**Problem to work on**.
Each line from the beginning of the data below through the line containing "flower spike, three" should be repeated exactly, please.
....
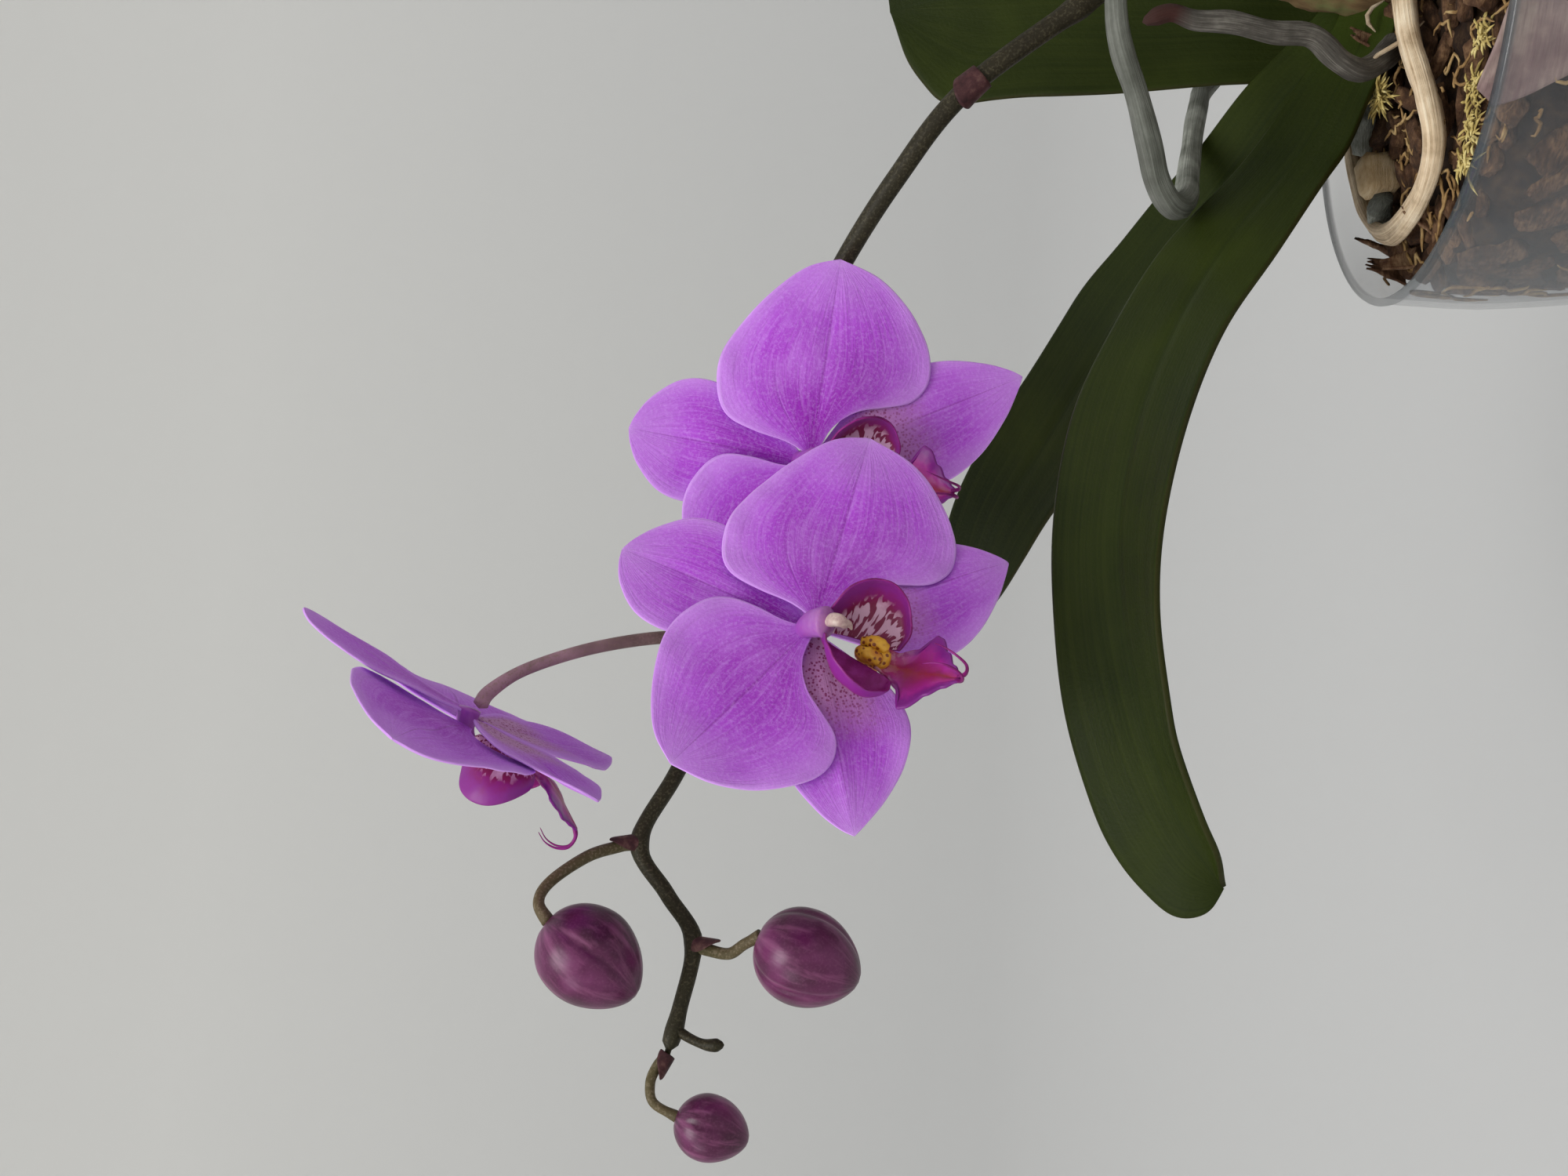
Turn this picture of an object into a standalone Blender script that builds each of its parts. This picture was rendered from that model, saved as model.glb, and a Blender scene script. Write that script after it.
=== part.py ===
"""A moth orchid in a clear plastic pot: pot, potting medium, stem, leaves, aerial roots,
flower spike, three open flowers and three buds.

Metres, +Z up.  The origin is the centre of the pot's flat underside.  Plant points are
measured from the centre of the rim, so that the plant follows the pot when its size changes.
"""

import math

import bmesh
import bpy
from mathutils import Matrix, Vector

# --- Driving dimensions ---------------------------------------------------------------------
GAP = 0.0004  # clearance between neighbouring solids

POT_HEIGHT = 0.125
RIM_RADIUS = 0.060
BASE_RADIUS = 0.70 * RIM_RADIUS
POT_WALL = 0.0012
POT_FLOOR = 0.0016
SHOULDER_DROP = 0.018  # the side is upright for this far below the rim
DRAIN_HOLES = 8
DRAIN_HOLE_RADIUS = 0.0032
DRAIN_CIRCLE_SHARE = 0.74  # of the base radius

MEDIUM_CLEARANCE = 0.0018  # between the medium and the wall, filled by the dead leaf in front
MEDIUM_DROP = 0.009  # the medium's edge below the rim
MEDIUM_MOUND = 0.009  # its middle above its edge

STEM_PLACE = Vector((0.007, 0.016))
STEM_RADIUS = 0.0068
STEM_HEIGHT = 0.014  # above the rim
STEM_DEPTH = 0.026  # below the top of the medium

LEAF_THICKNESS = 0.0018
ROOT_RADIUS = 0.0023
SPIKE_RADIUS = 0.0023
SPIKE_TIP_SHARE = 0.72
PEDICEL_RADIUS = 0.0014

PETAL_LENGTH = 0.0380
PETAL_WIDTH = 0.0435
PETAL_THICKNESS = 0.0009
DORSAL_LENGTH = 0.0370
DORSAL_WIDTH = 0.0250
LATERAL_LENGTH = 0.0370
LATERAL_WIDTH = 0.0240
SEPAL_THICKNESS = 0.0010
FLORAL_ROOT = 0.0032  # how far from the flower's axis each blade starts
COLUMN_RADIUS = 0.0023
COLUMN_LENGTH = 0.0105
LIP_THICKNESS = 0.0010

BUD_LENGTHS = {"bud_1": 0.0235, "bud_2": 0.0225, "bud_3": 0.0155}
BUD_RADII = {"bud_1": 0.0100, "bud_2": 0.0097, "bud_3": 0.0067}


# --- Scene ----------------------------------------------------------------------------------
for old in list(bpy.data.objects):
    bpy.data.objects.remove(old, do_unlink=True)


def new_collection(name):
    collection = bpy.data.collections.new(name)
    bpy.context.scene.collection.children.link(collection)
    return collection


PARTS = new_collection("potted_orchid")
CUTTERS = new_collection("cutters")
CUTTERS.hide_render = True


def material(name, colour, roughness, alpha=1.0, sheen=0.0):
    finish = bpy.data.materials.new(name)
    finish.use_nodes = True
    shader = finish.node_tree.nodes["Principled BSDF"]
    shader.inputs["Base Color"].default_value = (*colour, 1.0)
    shader.inputs["Roughness"].default_value = roughness
    shader.inputs["Metallic"].default_value = 0.0
    shader.inputs["Alpha"].default_value = alpha
    shader.inputs["Sheen Weight"].default_value = sheen
    finish.diffuse_color = (*colour, alpha)
    return finish


CLEAR_PLASTIC = material("clear_plastic", (0.62, 0.64, 0.66), 0.12, alpha=0.35)
BARK = material("bark_and_moss", (0.10, 0.055, 0.03), 0.9)
PALE_BARK = material("pale_bark", (0.50, 0.34, 0.20), 0.85)
MOSS = material("moss", (0.50, 0.45, 0.16), 0.95)
DRY_LEAF = material("dry_leaf", (0.24, 0.16, 0.15), 0.8)
LEAF_GREEN = material("leaf_green", (0.035, 0.060, 0.018), 0.45)
ROOT_SILVER = material("silver_root", (0.33, 0.35, 0.31), 0.8)
ROOT_TAN = material("dry_root", (0.52, 0.40, 0.26), 0.8)
SPIKE_OLIVE = material("spike_olive", (0.085, 0.075, 0.040), 0.5)
BRACT_PURPLE = material("bract_purple", (0.12, 0.035, 0.05), 0.6)
PETAL_MAGENTA = material("petal_magenta", (0.45, 0.085, 0.55), 0.55, sheen=0.3)
LIP_CRIMSON = material("lip_crimson", (0.30, 0.008, 0.14), 0.45)
COLUMN_LILAC = material("column_lilac", (0.62, 0.30, 0.62), 0.4)
BUD_MAROON = material("bud_maroon", (0.13, 0.018, 0.075), 0.4)


def place(name, mesh, finish, matrix=None, collection=PARTS):
    obj = bpy.data.objects.new(name, mesh)
    if matrix is not None:
        obj.matrix_world = matrix
    mesh.materials.append(finish)
    collection.objects.link(obj)
    return obj


def mesh_from(bm, name):
    mesh = bpy.data.meshes.new(name)
    bm.normal_update()
    bm.to_mesh(mesh)
    bm.free()
    mesh.shade_smooth()
    return mesh


def evaluated_copy(obj):
    """Replaces an object by a plain mesh of what its modifiers make."""
    bpy.context.view_layer.update()
    graph = bpy.context.evaluated_depsgraph_get()
    mesh = bpy.data.meshes.new_from_object(obj.evaluated_get(graph))
    obj.modifiers.clear()
    obj.data = mesh
    return obj


def turned(name, profile, finish, steps, matrix=None):
    """Turns a profile of (radius, height), which runs down its outer side, about Z."""
    points = [(radius, 0.0, height) for radius, height in profile]
    edges = [(i, i + 1) for i in range(len(points) - 1)]
    mesh = bpy.data.meshes.new(name)
    mesh.from_pydata(points, edges, [])
    obj = place(name, mesh, finish, matrix)
    screw = obj.modifiers.new("turn", "SCREW")
    screw.axis = "Z"
    screw.steps = steps
    screw.render_steps = steps
    screw.use_merge_vertices = True
    screw.merge_threshold = 0.00001
    screw.use_smooth_shade = True
    return obj


def cut(obj, cutter):
    boolean = obj.modifiers.new("cut", "BOOLEAN")
    boolean.operation = "DIFFERENCE"
    boolean.object = cutter


def cylinder_cutter(name, places, radius, low, high, sides):
    """Upright cylinders at (x, y) places, as one cutter."""
    bm = bmesh.new()
    for x, y in places:
        shift = Matrix.Translation((x, y, (low + high) / 2))
        bmesh.ops.create_cone(
            bm, cap_ends=True, segments=sides, radius1=radius, radius2=radius,
            depth=high - low, matrix=shift,
        )
    cutter = place(name, mesh_from(bm, name), BARK, collection=CUTTERS)
    cutter.hide_render = True
    cutter.display_type = "WIRE"
    return cutter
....
**Written response**.
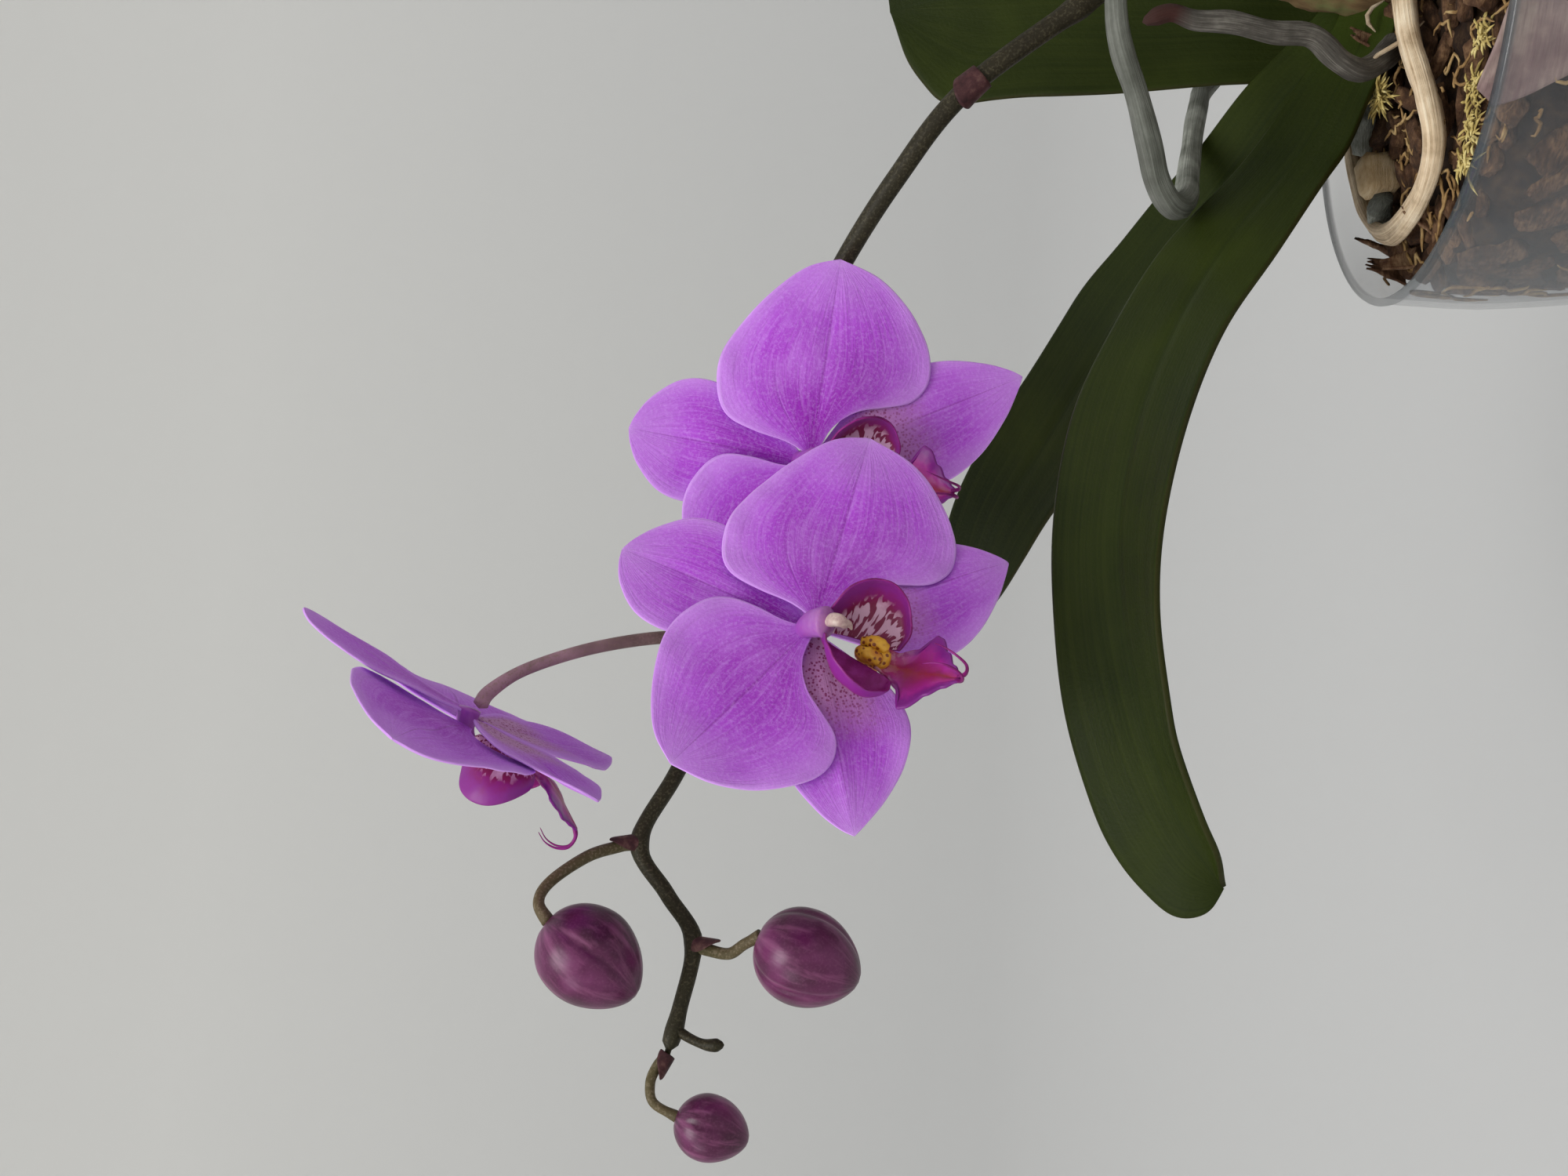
Turn this picture of an object into a standalone Blender script that builds each of its parts. This picture was rendered from that model, saved as model.glb, and a Blender scene script. Write that script after it.
=== part.py ===
"""A moth orchid in a clear plastic pot: pot, potting medium, stem, leaves, aerial roots,
flower spike, three open flowers and three buds.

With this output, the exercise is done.